1614.—"... chintz and chadors...."—Peyton, in Purchas, i. 530.
[1616.—"3 per Chint bramport."—Cocks's Diary, i. 171.
[1623.—"Linnen stamp'd with works of sundry colours (which they call cit)."—P. della Valle, Hak. Soc. i. 45.]
1653.—"Chites en Indou signifie des toilles imprimeés."—De la Boullaye-le-Gouz, ed. 1647, p. 536.
c. 1666.—"Le principal trafic des Hollandois à Amedabad, est de chites, qui sont de toiles peintes."—Thevenot, v. 35. In the English version (1687) this is written schites (iv. ch. v.).

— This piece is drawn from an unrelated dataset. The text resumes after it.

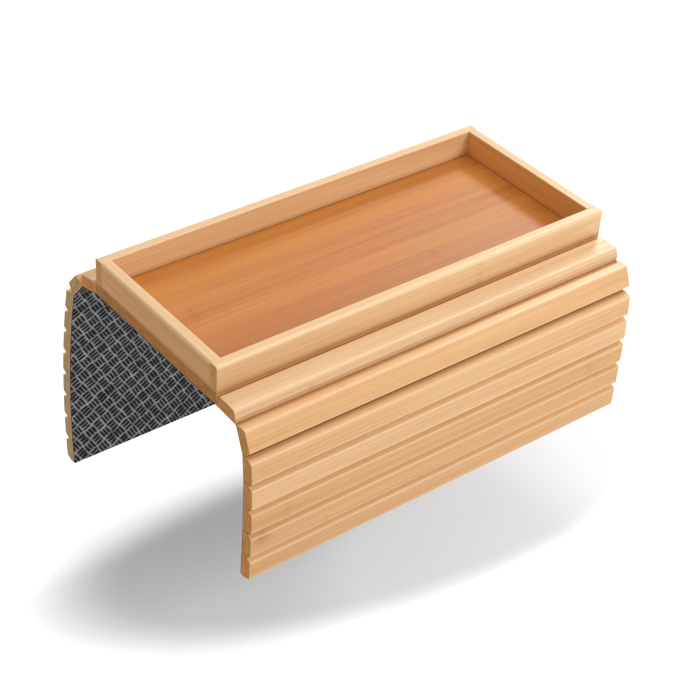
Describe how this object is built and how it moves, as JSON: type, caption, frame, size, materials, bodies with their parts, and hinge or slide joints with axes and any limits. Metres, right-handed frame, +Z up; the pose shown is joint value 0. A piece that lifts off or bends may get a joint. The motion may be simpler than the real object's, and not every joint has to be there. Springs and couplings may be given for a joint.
{
  "type": "sofa arm tray",
  "caption": "Rimmed bamboo tray on a wide board, with wings of hinged slats on a woven backing that drape over both sides of a sofa arm.",
  "frame": {"origin": "middle of the backing's underside below the base board, where the tray lies on the sofa arm", "axes": "+X along the slats and the tray's length, +Y across the arm towards the longer back wing, +Z up"},
  "size_m": [0.38, 0.2806, 0.2471],
  "materials": {
    "rim_bamboo": "satin lacquer",
    "board_bamboo": "satin lacquer",
    "slat_bamboo": "satin lacquer",
    "dowel_wood": "raw",
    "screw_steel": "zinc",
    "backing_weave": "woven vinyl strands"
  },
  "bodies": {
    "tray": {"front_rim": "rim_bamboo", "back_rim": "rim_bamboo", "left_rim": "rim_bamboo", "right_rim": "rim_bamboo", "base_board": "board_bamboo", "corner_dowels": "dowel_wood", "base_screws": "screw_steel", "centre_backing": "backing_weave"},
    "front_wing_1": {"front_slat_1": "slat_bamboo", "front_backing_1": "backing_weave"},
    "front_wing_2": {"front_slat_2": "slat_bamboo", "front_backing_2": "backing_weave"},
    "front_wing_3": {"front_slat_3": "slat_bamboo", "front_backing_3": "backing_weave"},
    "front_wing_4": {"front_slat_4": "slat_bamboo", "front_backing_4": "backing_weave"},
    "front_wing_5": {"front_slat_5": "slat_bamboo", "front_backing_5": "backing_weave"},
    "front_wing_6": {"front_slat_6": "slat_bamboo", "front_backing_6": "backing_weave"},
    "front_wing_7": {"front_slat_7": "slat_bamboo", "front_backing_7": "backing_weave"},
    "back_wing_1": {"back_slat_1": "slat_bamboo", "back_backing_1": "backing_weave"},
    "back_wing_2": {"back_slat_2": "slat_bamboo", "back_backing_2": "backing_weave"},
    "back_wing_3": {"back_slat_3": "slat_bamboo", "back_backing_3": "backing_weave"},
    "back_wing_4": {"back_slat_4": "slat_bamboo", "back_backing_4": "backing_weave"},
    "back_wing_5": {"back_slat_5": "slat_bamboo", "back_backing_5": "backing_weave"},
    "back_wing_6": {"back_slat_6": "slat_bamboo", "back_backing_6": "backing_weave"},
    "back_wing_7": {"back_slat_7": "slat_bamboo", "back_backing_7": "backing_weave"},
    "back_wing_8": {"back_slat_8": "slat_bamboo", "back_backing_8": "backing_weave"},
    "back_wing_9": {"back_slat_9": "slat_bamboo", "back_backing_9": "backing_weave"},
    "back_wing_10": {"back_slat_10": "slat_bamboo", "back_backing_10": "backing_weave"}
  },
  "joints": [
    {"name": "front_fold_1", "type": "hinge", "parent": "tray", "child": "front_wing_1", "pos_m": [0, -0.084, 0.00045], "axis": [1, 0, 0], "range_deg": [-6.5, 37]},
    {"name": "front_fold_2", "type": "hinge", "parent": "front_wing_1", "child": "front_wing_2", "pos_m": [0, -0.10767, -0.00079], "axis": [1, 0, 0], "range_deg": [-68.5, 3]},
    {"name": "front_fold_3", "type": "hinge", "parent": "front_wing_2", "child": "front_wing_3", "pos_m": [0, -0.11655, -0.02277], "axis": [1, 0, 0], "range_deg": [-21.5, 12]},
    {"name": "front_fold_4", "type": "hinge", "parent": "front_wing_3", "child": "front_wing_4", "pos_m": [0, -0.1182, -0.04641], "axis": [1, 0, 0], "range_deg": [-7.5, 26]},
    {"name": "front_fold_5", "type": "hinge", "parent": "front_wing_4", "child": "front_wing_5", "pos_m": [0, -0.1182, -0.07011], "axis": [1, 0, 0], "range_deg": [-4.5, 29]},
    {"name": "front_fold_6", "type": "hinge", "parent": "front_wing_5", "child": "front_wing_6", "pos_m": [0, -0.11779, -0.0938], "axis": [1, 0, 0], "range_deg": [-4.5, 29]},
    {"name": "front_fold_7", "type": "hinge", "parent": "front_wing_6", "child": "front_wing_7", "pos_m": [0, -0.11696, -0.11749], "axis": [1, 0, 0], "range_deg": [-4.5, 29]},
    {"name": "back_fold_1", "type": "hinge", "parent": "tray", "child": "back_wing_1", "pos_m": [0, 0.084, 0.00045], "axis": [-1, 0, 0], "range_deg": [-17.5, 16]},
    {"name": "back_fold_2", "type": "hinge", "parent": "back_wing_1", "child": "back_wing_2", "pos_m": [0, 0.107, -0.00528], "axis": [-1, 0, 0], "range_deg": [-39.5, 6]},
    {"name": "back_fold_3", "type": "hinge", "parent": "back_wing_2", "child": "back_wing_3", "pos_m": [0, 0.12223, -0.02344], "axis": [-1, 0, 0], "range_deg": [-31.5, 4]},
    {"name": "back_fold_4", "type": "hinge", "parent": "back_wing_3", "child": "back_wing_4", "pos_m": [0, 0.12716, -0.04662], "axis": [-1, 0, 0], "range_deg": [-5.5, 14]},
    {"name": "back_fold_5", "type": "hinge", "parent": "back_wing_4", "child": "back_wing_5", "pos_m": [0, 0.13127, -0.06996], "axis": [-1, 0, 0], "range_deg": [-5.5, 14]},
    {"name": "back_fold_6", "type": "hinge", "parent": "back_wing_5", "child": "back_wing_6", "pos_m": [0, 0.13457, -0.09343], "axis": [-1, 0, 0], "range_deg": [-5.5, 14]},
    {"name": "back_fold_7", "type": "hinge", "parent": "back_wing_6", "child": "back_wing_7", "pos_m": [0, 0.13705, -0.117], "axis": [-1, 0, 0], "range_deg": [-5.5, 14]},
    {"name": "back_fold_8", "type": "hinge", "parent": "back_wing_7", "child": "back_wing_8", "pos_m": [0, 0.1387, -0.14064], "axis": [-1, 0, 0], "range_deg": [-5.5, 14]},
    {"name": "back_fold_9", "type": "hinge", "parent": "back_wing_8", "child": "back_wing_9", "pos_m": [0, 0.13953, -0.16433], "axis": [-1, 0, 0], "range_deg": [-5.5, 14]},
    {"name": "back_fold_10", "type": "hinge", "parent": "back_wing_9", "child": "back_wing_10", "pos_m": [0, 0.13953, -0.18803], "axis": [-1, 0, 0], "range_deg": [-5.5, 14]}
  ]
}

1676.—"Chites or Painted Calicuts, which they call Calmendar, that is done with a pencil, are made in the Kingdom of Golconda, and particularly about Masulipatam."—Tavernier, E.T., p. 126; [ed. Ball, ii. 4].
1725.—"The returns that are injurious to our manufactures, or growth of our own country, are printed calicoes, chintz, wrought silks, stuffs, of herba, and barks."—Defoe, New Voyage round the World. Works, Oxford, 1840, p. 161.
1726.—"The Warehouse Keeper reported to the Board, that the chintzes, being brought from painting, had been examined at the sorting godown, and that it was the general opinion that both the cloth and the paintings were worse than the musters."—In Wheeler, ii. 407.